In this society, it is left to the private individual to be his own priest. But not only that. Because of the central significance and consistency of the religious, it is also left to him to be his own poet, his own philosopher, his own king, and his own master builder in the cathedral of his personality. 

The ultimate roots of romanticism and the romantic phenomenon lie in the private priesthood.

[Carl Schmitt]
Political Romanticism, p. 16-20




The decision however, — the complete incompatibility of the romantic with any moral, legal, or political standard — follows only from the structure of the romantic as an occasionalist consent oriented to aesthetic productivity.

Here experience is no doubt in quest of an artistic expression, but not logical-conceptual or moral-normative clarity. This is why the romantic lacks any sense of the limits of the efficacy of the state as well as the limits of the individual.

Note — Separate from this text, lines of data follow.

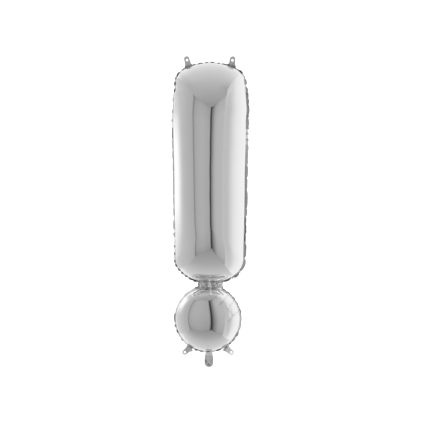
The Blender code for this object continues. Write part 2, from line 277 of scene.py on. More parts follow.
# Uprights: the top's height, then x and y of a straight one, or of its base, middle and top. The front
# panels hang a little below the roof at the slit and at the right.
UPRIGHTS = {
    "left": (TENT_ROOF_Z, (-0.765, -1.06), (-0.787, -0.905), (-0.815, -0.87)),
    "right": (TENT_ROOF_Z, (0.44, -0.6), (0.385, -0.6), (0.49, -0.6)),
    "right_low": (0.56, (0.44, -0.6), (0.385, -0.6), (0.46, -0.6)),
    "slit_left": (0.63, (0.05, -1.5)),
    "slit_right": (0.63, (0.12, -1.5)),
    "dark_left": (0.66, (-0.1, -1.62)),
    "dark_right": (0.66, (0.26, -1.62)),
    "back_left": (TENT_ROOF_Z, (-0.83, 0.95)),
    "back_right": (TENT_ROOF_Z, (0.56, 0.95)),
}
TENT_FRONT_Y = -2.1
TENT_BACK_Y = 0.95
TENT_SIDE_X = (-1.1, 0.9)
TENT_OVERLAP = 0.001
TENT_STEPS = (60, 30)
FOIL_REFLECTANCE = 0.9

# Greys of 255 as the film shows them: ramps across a panel, and falls, their shares over its height.
EVEN = ((0, 1), (1, 1))
FRONT_FALLS = (
    (0, 0.86), (0.05, 0.9), (0.15, 0.95), (0.28, 0.98), (0.36, 1), (0.8, 1), (0.9, 0.96), (1, 0.9),
)
BACK_FALLS = ((0, 0.93), (0.3, 1), (1, 0.97))
FRONT_LEFT_RAMP = (
    (0, 132), (0.05, 142), (0.09, 161), (0.17, 168), (0.4, 173),
    (0.6, 172), (0.8, 167), (0.94, 165), (1, 130),
)
FRONT_RIGHT_RAMP = (
    (0, 98), (0.06, 114), (0.11, 121), (0.17, 134), (0.25, 144),
    (0.35, 158), (0.45, 170), (0.6, 178), (1, 183),
)
LEFT_RAMP = (
    (0, 160), (0.04, 171), (0.12, 173), (0.26, 179), (0.34, 184),
    (0.5, 192), (0.6, 198), (0.75, 204), (1, 215),
)
RIGHT_RAMP = (
    (0, 190), (0.1, 187), (0.14, 190), (0.18, 200), (0.225, 214),
    (0.275, 226), (0.33, 232), (0.42, 238), (1, 245),
)
ROOF_RAMP = (
    (0, 150), (0.17, 150), (0.24, 156), (0.37, 164), (0.44, 170),
    (0.52, 179), (0.63, 200), (0.7, 218), (0.78, 235), (1, 250),
)
BASE_RAMP = (
    (0, 138), (0.17, 141), (0.24, 149), (0.37, 157), (0.47, 168),
    (0.57, 186), (0.7, 204), (0.78, 218), (0.87, 236), (1, 245),
)
BACK_RAMP = ((0, 255), (0.22, 246), (0.42, 205), (0.5, 192), (0.58, 208), (0.78, 248), (1, 255))
SLIT_RAMP = ((0, 60), (1, 60))
# Brighter or darker parts of a panel: greys added across it, and their shares over its height.
LEFT_WINDOW = (
    ((0.36, 0), (0.43, 9), (0.49, 26), (0.55, 45), (0.62, 53), (1, 52)),
    ((0.36, 0), (0.44, 0.5), (0.53, 1), (0.66, 1), (0.74, 0.6), (0.82, 0)),
)
RIGHT_ENDS = (
    ((0, 10), (0.14, 15), (0.18, 7), (0.23, 0), (1, -3)),
    ((0, 1), (0.2, 0.5), (0.35, 0), (0.78, 0), (0.9, 1), (1, 1)),
)
ROOF_RIGHT = (
    ((0.35, 0), (0.45, -8), (0.5, -15), (0.57, 4), (0.64, 12), (0.8, 0)),
    ((0.62, 0), (0.76, 1), (1, 1)),
)
ROOF_LEFT = (
    ((0.45, 0), (0.55, -7), (0.62, -9), (0.74, -16), (0.82, -10), (0.9, 0)),
    ((0, 1), (0.26, 1), (0.33, 0.6), (0.38, 0)),
)
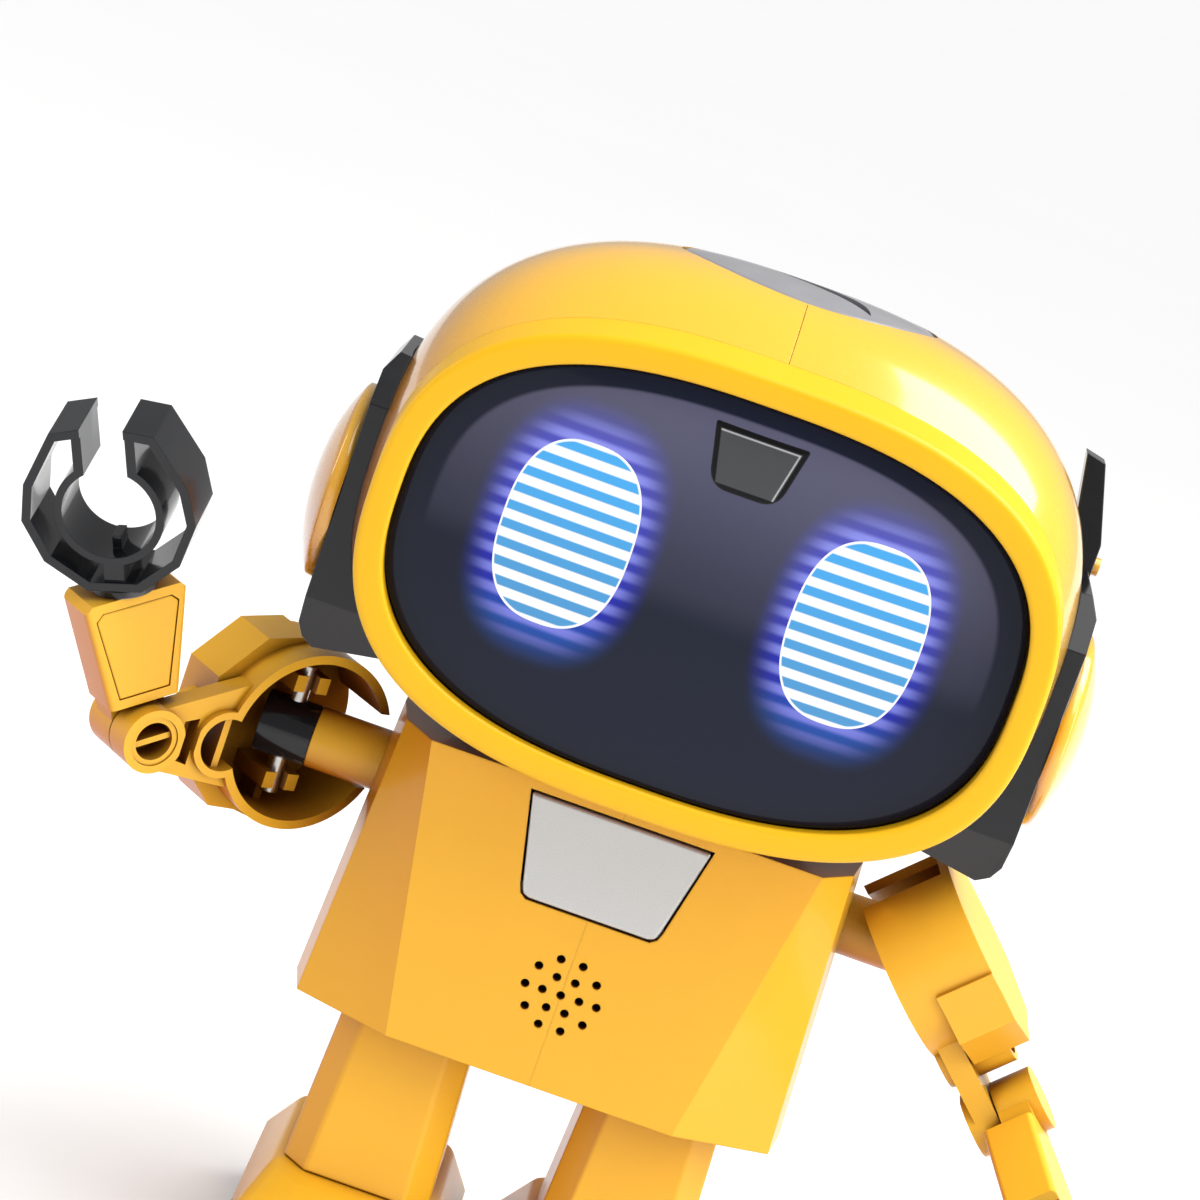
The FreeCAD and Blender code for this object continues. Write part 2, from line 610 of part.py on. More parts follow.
def make_torso_shells():
    """Faceted torso in two halves that meet on the centre line, with the plate in its chest."""
    walls = cut("torso_walls", torso_block("torso_outer", "0"),
                torso_block("torso_inner", "torso_wall"))
    bosses = [rod("screw_boss", "5.6", "9", (x, "torso_back - torso_wall - 8.5", z), Y_AXIS)
              for x, z in SCREW_PLACES]
    shell = cut("torso_shell", fuse("torso_form", walls, *bosses), *torso_openings())
    for name, side in SIDES:
        half = box("torso_half_" + name, ("%d" % (0 if side > 0 else -100), "-100", "0"),
                   ("100", "200", "300"))
        keep("torso_shell_" + name, common("torso_shell_" + name, shell, half))
    plate = padded("chest_plate", "XZ_Plane", plate_outline("0"),
                   "torso_front - torso_wall", "torso_wall + plate_proud")
    lip = plate_outline("plate_lip")
    pad(plate, "XZ_Plane", lip[:3] + lip[-3:], "torso_front - torso_wall - plate_lip",
        "plate_lip")
    keep("chest_plate", plate)
    screws = [screw("case_screw_%d" % k, x, z, "torso_back")
              for k, (x, z) in enumerate(SCREW_PLACES)]
    keep("case_screws", fuse("case_screws", *screws))


def make_neck_collar():
    """Collar clamped in the torso's top on which the head turns."""
    wide = "neck_d / 2 + neck_flange"
    floor = "(head_z - base_drop)"
    collar = turned("neck_collar", (
        ("neck_bore / 2", "torso_top - torso_wall - 2"),
        (wide, "torso_top - torso_wall - 2"),
        (wide, "torso_top - torso_wall"),
        ("neck_d / 2", "torso_top - torso_wall"),
        ("neck_d / 2", "torso_top"),
        (wide, "torso_top"),
        (wide, floor + " - run_gap"),
        ("neck_d / 2", floor + " - run_gap"),
        ("neck_d / 2", floor + " + head_wall + run_gap"),
        (wide, floor + " + head_wall + run_gap"),
        (wide, floor + " + head_wall + run_gap + 1.8"),
        ("neck_bore / 2", floor + " + head_wall + run_gap + 1.8")))
    keep("neck_collar", at(collar, y="neck_y"))


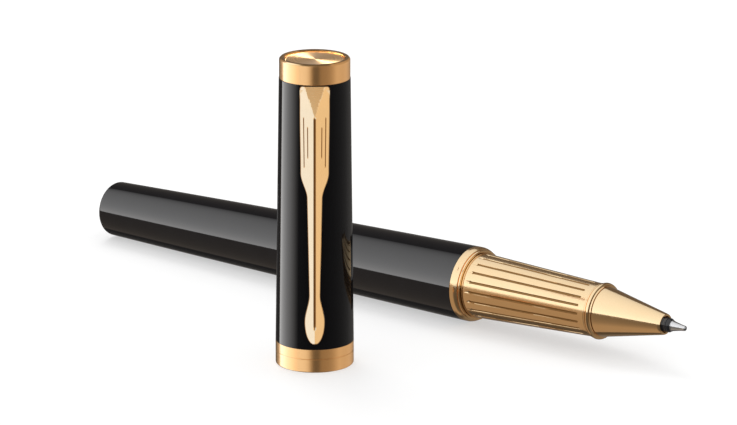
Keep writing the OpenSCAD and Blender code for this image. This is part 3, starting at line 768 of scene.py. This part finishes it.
class ClipForm:
    """The clip's outlines in its own frame, in millimetres: z is the height, y the distance to a
    side of its middle, x the distance from the cap's axis."""

    EDGE = 0.14              # rounding of the front's edges
    ROOF = 0.20              # fall of the front for each millimetre from the ridge
    GROOVE = 0.22            # half the width of the middle groove
    LINE = 0.038             # half the width of an engraved line, as a share of the outer part
    THICKNESS = 0.88
    BLADE_TAPER, BLADE_CORNER = 0.12, 0.45
    WAIST, FLARE, NECK = 4.3, 0.35, 0.90
    PAD, PAD_SWELLING = 1.65, 4.6
    FACET_DEPTH = 0.34
    ROWS = 330
    # Where corners stand: distances from the middle, then shares of what is left to the edge.
    INNER = [0, 0.05, 0.10, 0.15, 0.19, GROOVE, 0.25, 0.28, 0.32]
    OUTER = [0.06, 0.13, 0.22, 0.31, 0.52, 0.59, 0.82, 0.88, 0.91, 0.935, 0.955, 0.97, 0.98,
             0.99, 1.0]
    AT_A_LINE = (-1.4, -1, -0.55, 0, 0.55, 1, 1.4)
    UNDERSIDE = (0.93, 0.6, 0.2, -0.2, -0.6, -0.93)

    def __init__(self):
        self.low, self.high = (corner.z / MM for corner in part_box("clip"))
        inverse = CLIP.inverted()
        corners = [inverse @ v.co for v in frame["nodes"]["clip"].data.vertices]
        reach = max(p.x for p in corners) / MM
        self.half = max(abs(p.y) for p in corners) / MM - FIT_GAP
        self.tube_high = ends("cap_tube", CAP)[1]
        self.band_high = ends("cap_lip_band", CAP)[1]
        self.lip_r = widest("cap_tube", CAP)
        self.top_r = ring_near("cap_tube", CAP, self.tube_high)
        self.root_x, self.root_z = math.hypot(CLIP_ROOT.x, CLIP_ROOT.y) / MM, CLIP_ROOT.z / MM
        self.knuckle = self.high - self.root_z - FIT_GAP
        self.crest = self.high - 4.0
        self.shelf = self.crest - 10.2
        self.pad_z = self.low + 4
        self.face = reach - self.tube(self.low + 8) - 0.03
        self.top_x, self.crest_x = self.root_x + 0.5, self.tube(self.crest) + self.face - 0.02
        self.facet_low = self.crest - 0.9
        self.lines = ((0.40, self.shelf + 2.6, self.crest - 2.6),
                      (0.70, self.shelf + 1.0, self.crest - 1.0))
        beside_lines = [at + k * self.LINE for at, _, _ in self.lines for k in self.AT_A_LINE]
        self.shares = sorted(self.OUTER + beside_lines)

    def tube(self, z):
        """Radius of the cap's tube at a height."""
        rise = (z - self.band_high) / (self.tube_high - self.band_high)
        return self.lip_r + (self.top_r - self.lip_r) * rise

    def pad_fall(self, z):
        """Share of the way from the pad's middle to its lower end."""
        return (self.pad_z - z) / (self.pad_z - self.low)

    def width(self, z):
        """Half the width: a wide blade, a waist, a slim neck and a rounded pad."""
        blade = self.half - self.BLADE_TAPER
        swelling_top, waist_low = self.pad_z + self.PAD_SWELLING, self.shelf - self.WAIST
        if z > self.shelf:
            w = self.half - self.BLADE_TAPER * smooth((self.crest - z) / (self.crest - self.shelf))
            past = max(0.0, z - (self.high - self.BLADE_CORNER)) / self.BLADE_CORNER
            return w - self.BLADE_CORNER * fall_of_circle(past) * 0.8
        if z > waist_low:
            return blade - (blade - self.NECK - self.FLARE) * smooth((self.shelf - z) / self.WAIST)
        if z > swelling_top:
            return self.NECK + self.FLARE * (z - swelling_top) / (waist_low - swelling_top)
        if z > self.pad_z:
            swelling = smooth((swelling_top - z) / self.PAD_SWELLING)
            return self.NECK + (self.PAD - self.NECK) * swelling
        return self.PAD * (1 - fall_of_circle(self.pad_fall(z)))

    def front(self, z):
        """How far out the ridge stands: upright, then leaning in towards the knuckle."""
        settle, blend, pad_drop = 8, 0.10, 0.75
        upright = self.tube(z) + self.face - 0.1 * smooth((z - self.crest + settle) / settle)
        rise = (self.high - z) / (self.high - self.crest)
        leaning = self.top_x + (self.crest_x - self.top_x) * rise
        x = (upright + leaning) / 2 - math.hypot((upright - leaning) / 2, blend)
        if z < self.pad_z:
            x -= pad_drop * fall_of_circle(self.pad_fall(z))
        return x

    def facet(self, z):
        """The flat that cuts a triangle off the ridge, with its point down below the crest."""
        rise = (z - self.facet_low) / (self.high - self.facet_low)
        return self.front(z) - self.FACET_DEPTH * rise

    def back(self, z):
        """The side towards the cap: the round knuckle, the lever, and the bump on the tube."""
        bump_z, bump_half, bump_gap, thinnest = self.low + 3.8, 2.2, 0.2, 0.25
        knuckle_low = self.root_z - self.knuckle
        if z > knuckle_low:
            return self.root_x - math.sqrt(max(0.0, self.knuckle ** 2 - (z - self.root_z) ** 2))
        if z < self.crest:
            x = self.front(z) - self.THICKNESS
        else:
            top, bottom = self.root_x + self.knuckle, self.front(self.crest) - self.THICKNESS
            x = top + (bottom - top) * min(1.0, (knuckle_low - z) / (knuckle_low - self.crest))
        closeness = 1 - ((z - bump_z) / bump_half) ** 2
        if closeness > 0:
            x = min(x, x + (self.tube(bump_z) + bump_gap - x) * math.sqrt(closeness))
        return min(x, self.front(z) - thinnest)

    def across(self, w):
        """(distance from the middle, share of the outer part) of the corners of one half row."""
        full_width = 0.9
        squeeze = min(1.0, w / full_width)
        start = self.INNER[-1] * squeeze
        return ([(k * squeeze, 0) for k in self.INNER]
                + [(start + (w - start) * k, k) for k in self.shares])

    def carve(self, y, share, z):
        """Depth of the middle groove and of the plain lines beside it."""
        groove_low, groove_high = self.low + 2.2, self.facet_low + 0.2
        groove_depth, line_depth, line_end = 0.21, 0.10, 0.09
        depth = 0.0
        if groove_low < z < groove_high:
            fade = smooth((z - groove_low) / 1.5) * smooth((groove_high - z) / 0.6)
            depth = groove_depth * fade * max(0.0, 1 - y / self.GROOVE)
        for at, line_low, line_high in self.lines:
            past = max(0.0, line_low - z, z - line_high) / line_end
            off = math.hypot((share - at) / self.LINE, past)
            if off < 1 and share > 0:
                depth = max(depth, line_depth * (1 - off ** 2))
        return depth

    def heights(self):
        """Heights of the rows, with a few more at the ends and at the knuckle."""
        low, high, knuckle_low = self.low, self.high, self.root_z - self.knuckle
        even = [high - (high - low) * i / self.ROWS for i in range(self.ROWS + 1)]
        extra = [high - 0.02, knuckle_low - 0.01, knuckle_low + 0.01]
        extra += [low + 0.02, low + 0.05, low + 0.1]
        return sorted(set(h for h in even + extra if low + 0.001 < h < high - 0.004))

    def front_corner(self, y, share, z, w):
        """(x, y, depth cut, is it on the facet) of a corner of the front."""
        sunk = self.carve(y, share, z)
        x = self.front(z) - self.ROOF * y
        on_facet = z > self.facet_low and self.facet(z) < x and y < w - self.EDGE
        if on_facet:
            x = self.facet(z) - 0.01 * y
        past = max(0.0, y - (w - self.EDGE)) / self.EDGE
        return x - (sunk + self.EDGE * fall_of_circle(past)), y, sunk, on_facet

    def row(self, z):
        """One closed row, over the front and back along the underside."""
        w = max(self.width(z), 0.02)
        half_row = [self.front_corner(y, share, z, w) for y, share in self.across(w)]
        row = [(x, -y, sunk, flat) for x, y, sunk, flat in reversed(half_row[1:])] + half_row
        back_x = self.back(z)
        side_x = max(min(row[0][0] - 0.05, back_x + 0.1), back_x)
        under = [(side_x, 1)] + [(back_x, k) for k in self.UNDERSIDE] + [(side_x, -1)]
        return row + [(x, w * k, 0, False) for x, k in under]


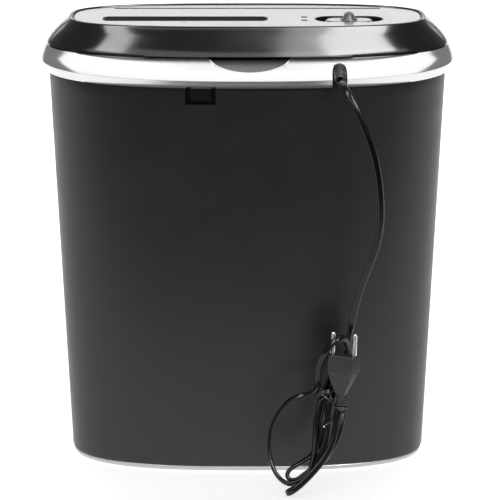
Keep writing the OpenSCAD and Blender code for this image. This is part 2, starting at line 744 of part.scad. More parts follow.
// Light gate under the lever, with the two ears that hold its pin
module sensor_switch() {
    color([0.08, 0.08, 0.09]) {
        translate([lever_x - 7, lever_pin[0] - 8, 344]) cube([14, 7.5, 6]);
        for (x = [lever_x - 5.5, lever_x + 3.5]) translate([x, lever_pin[0] - 3, 350]) difference() {
            cube([2, 6, lever_pin[1] + 3 - 350]);
            translate([-1, 3, lever_pin[1] - 350]) rotate([0, 90, 0]) cylinder(r = 1.5, h = 5);
        }
    }
}

module interlock_plunger() {
    color([0.9, 0.9, 0.88]) translate([158, 0, 334.3]) cylinder(r = 2, h = 6.4);
}

module interlock_switch() {
    color([0.08, 0.08, 0.09]) difference() {
        translate([150.8, -7, 336.3]) cube([10.4, 14, 6.4]);
        translate([158, 0, 330]) cylinder(r = 2 + run_fit, h = 11.2);
    }
}

// ---------- mains lead ----------

module cord_bush() {
    color([0.06, 0.06, 0.06]) translate([bush_at[0], 0, bush_at[2]]) rotate([-90, 0, 0]) {
        translate([0, 0, 73]) cylinder(r = 5.8, h = 2);
        translate([0, 0, 73]) cylinder(r = bush_r, h = 15);
        translate([0, 0, 88]) cylinder(r1 = bush_r, r2 = 4.4, h = bush_tip_y - 88);
    }
}

module cord_clamp() {
    color([0.20, 0.20, 0.21]) difference() {
        translate([-86, 61, 336.3]) cube([23, 8, 6.6]);
        translate([-77.3, 60, 336]) cube([5.6, 10, 4]);
        for (x = [-82, -67]) translate([x, 65, 330]) cylinder(d = 2.4, h = 20);
    }
    color([0.7, 0.7, 0.7]) for (x = [-82, -67]) translate([x, 65, 342.9]) mirror([0, 0, 1]) screw(2.4, 9);
}

module cord_lead() { color([0.03, 0.03, 0.03]) tube(bend(lead_route, 2), lead_d / 2, 8, [1, 0, 0]); }

module cord_loop() { color([0.03, 0.03, 0.03]) tube(bend(loop_route, 2), lead_d / 2, 8, [0, 1, 0.3]); }

module cord_tail() { color([0.03, 0.03, 0.03]) tube(bend(tail_route, 2), lead_d / 2, 8, [1, 0, 0]); }

module cord_hank() {
    way = hank_top - hank_foot;
    reach = norm(way);
    swing = atan2(way[0], way[2]);
    lean = -atan2(way[1], norm([way[0], way[2]]));
    color([0.04, 0.04, 0.04]) translate(hank_foot) rotate([0, swing, 0]) rotate([lean, 0, 0])
        rotate([90, 0, 0]) translate([0, reach / 2, -hank_t / 2]) linear_extrude(hank_t)
            rotate(90) stadium(reach + hank_w * 0.8, hank_w);
}

// Flat two-pin plug, drawn upright with the lead at its foot
module plug() {
    body_h = 47;
    body_t = 13.7;
    color([0.10, 0.10, 0.10]) translate(plug_foot) rotate(plug_lean) rotate([0, 0, plug_turn]) {
        translate([0, body_t / 2, 0]) rotate([90, 0, 0]) linear_extrude(body_t)
            polygon([[-3.6, 3], [-4.4, 14], [-8, 22], [-13.6, 32], [-16.4, 36], [-16.4, body_h],
                     [16.4, body_h], [16.4, 36], [13.6, 32], [8, 22], [4.4, 14], [3.6, 3]]);
        cylinder(r = 4.6, h = 3);
    }
    color([0.8, 0.78, 0.7]) translate(plug_foot) rotate(plug_lean) rotate([0, 0, plug_turn])
        for (s = [-1, 1]) translate([s * pin_spacing / 2, 0, body_h - 1]) cylinder(d = pin_d, h = 19.5);
}

bin_shell();
trim_ring();
top_cover();
control_plate();
grip_inserts();
disc_guide();
switch_bezel();
switch_slider();
switch_knob();
switch_body();
led_windows();
led_lamps();
circuit_board();
board_parts();
board_screws();
head_base();
cover_screws();
chute_guard();
locating_tab();
throat_front();
throat_divider();
throat_rear();
side_plate_left();
side_plate_right();
tie_rods();
tie_rod_nuts();
shaft_bushes();
stripper_comb_front();
stripper_comb_rear();
cutter_shaft_a();
cutter_shaft_b();
cutter_discs_a();
cutter_discs_b();
sync_gear_a();
sync_gear_b();
drive_gear();
reduction_gear_1();
reduction_gear_2();
gear_axles();
axle_clips();
motor_can();
motor_magnets();
motor_end_bell();
motor_screws();
rotor_shaft();
armature();
motor_fan();
motor_pinion();
sensor_lever();
sensor_pin();
sensor_switch();
interlock_plunger();
interlock_switch();
cord_bush();
cord_clamp();
cord_lead();
cord_hank();
cord_loop();
cord_tail();
plug();
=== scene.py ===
"""Paper and disc shredder with a lift-off cutting head: the visual model, in metres, round its frame."""
import json
import math

import bmesh
import bpy
from mathutils import Euler, Matrix, Vector


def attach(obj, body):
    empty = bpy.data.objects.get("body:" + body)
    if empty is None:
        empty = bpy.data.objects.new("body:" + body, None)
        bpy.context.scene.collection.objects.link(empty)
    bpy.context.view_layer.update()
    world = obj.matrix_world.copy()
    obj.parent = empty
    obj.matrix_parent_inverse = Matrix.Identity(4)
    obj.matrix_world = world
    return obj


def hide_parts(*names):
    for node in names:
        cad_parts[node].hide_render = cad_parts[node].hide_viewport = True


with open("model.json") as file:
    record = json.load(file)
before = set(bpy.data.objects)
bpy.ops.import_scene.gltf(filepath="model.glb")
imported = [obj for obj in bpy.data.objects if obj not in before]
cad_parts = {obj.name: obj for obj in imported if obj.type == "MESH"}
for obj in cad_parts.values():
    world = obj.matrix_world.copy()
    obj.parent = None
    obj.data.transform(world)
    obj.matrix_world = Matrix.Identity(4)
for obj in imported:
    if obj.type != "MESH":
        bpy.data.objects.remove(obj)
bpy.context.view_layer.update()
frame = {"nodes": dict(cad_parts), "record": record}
nodes = frame["nodes"]
slot_of = {part["node"]: part["material_slot"] for part in frame["record"]["subparts"]}

MM = 0.001
OUTLINE_POINTS = 224
SHARP_ANGLE = math.radians(38)
RING_SHARP_ANGLE = math.radians(28)
PLATE_SHARP_ANGLE = math.radians(12)

# Bin and ring sizes in millimetres, as drafted
BIN_HALF = (163.6, 86.2)
BIN_HEIGHT = 334.0
FOOT_HALF = (147.5, 73.0)
FOOT_Z = 4.4
BIN_POWER = 2.65
BIN_WALL = 2.2
RING_HALF = (170.0, 98.0)
COVER_HALF = (164.7, 65.0)
RIM_HALF = (146.5, 51.0)
DECK_Z = 371.3
# Cover flank from its foot to the rim: share of the way in, height; steeper at the foot
FLANK = [(0.0, 351.5), (0.02, 352.2), (0.065, 353.4), (0.14, 355.2),
         (0.24, 357.3), (0.43, 360.8), (0.68, 365.1), (1.0, 370.4)]
DECK_SLOPE = 0.022
# Openings: place in the deck (x, y) and size (length, width)
PAPER_SLOT = (0.0, -32.3, 222.0, 5.0)
DISC_RECESS = (51.0, 12.0, 136.0, 20.0)
SWITCH_RECESS = (-83.4, 13.1, 57.0, 25.8)
# Top of the mode switch's slider, below the control plate's top
SLIDER_TOP = -0.6
LAMP_WINDOWS = [(-46.8, 5.0, 5.3), (-46.8, 18.4, 5.3)]
# Reach of the openings' cutters, below and above the control plate's top
DECK_CUT = (-9, 4)
BUSH_AXIS = (-74.5, 342.5)
TAB_X = 37.8
GRIP_CENTRE = (-2.0, 49.8)
GRIP_RADIUS = 36.4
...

Adam Müller's amoral appreciation of everything and its opposite; his passion for mediating everywhere; his "cosmic tolerance," which so alarmed Gentz because in that case "there is no longer anything that one could love and honestly hate”; his effeminate passivity, to which he knew how to bend the aversion of Burke, de Maistre, and Bonald for artificial “fabrication”; and his emotional pantheism, which is basically always in agreement with everything and approves of everything - all this can probably be explained in an individual-psychological fashion as well, as a consequence of his feminine and vegetative nature.

For romantic aestheticism, however, all these factors amounted to the appropriate psychic and physical disposition. That is because they referred the subject entirely to its own emotional states and to the aesthetic productivity that is satisfied with the elaboration of affect.

Müller can do nothing but pursue an occupation with himself, regardless of whether he is engaging in astrology (or today in psychoanalysis, or at some future point perhaps in astrology again) or composing his rejection of the aestheticism of others. He was always ready to surrender himself. Nevertheless, he at least wanted to extract portentous words and images from the emotional state of surrender. This was his activity.

For the rest, he stood with his material at the immediate disposal of every powerful suggestion. Because he was without his own center of gravity and was not constrained by matter-of-fact experience and his own responsibility, the consistency of the view that impressed him at any given time easily carried him to the extremes of its program.

He can understand everything and approve it at his pleasure. That is because everything can become material for his work of aesthetic formation.

The master of the Lehre vom Gegensatz was incapable of seeing any polarity except that of an aesthetic contrast. Neither logical distinctions, nor moral value judgments, nor political decisions are possible for him. The most important source of political vitality, the belief in justice and an indignation over injustice, does not exist for him.

[Carl Schmitt]
Political Romanticism, p. 127-9




The historical discussion of those developments which made the victories of emotivism possible has now revealed something else about these specifically modern characters [the aesthete, the therapist and the manager, the bureaucratic expert], namely the extent to which they trade and cannot escape trading in moral fictions. But how far does the range of moral fiction extend beyond those of rights and utility? And who is going to be deceived by them?

The aesthete is the character least likely to be their victim. Those insolent scoundrels of the philosophical imagination, Diderot's Rameau and Kierkegaard's 'A', who lounge so insolently at the entrance to the modern world, specialize in seeing through illusory and fictitious claims.

If they are deceived, it is only by their own cynicism. When aesthetic deception occurs in the modern world, it is rather because of the reluctance of the aesthete to admit that that is what he is.

And if over-indulgence in despair seems to be injuring his capacities for enjoyment, he will take himself to the therapist, just as he would for over-indulgence in alcohol, and make of his therapy one more aesthetic experience.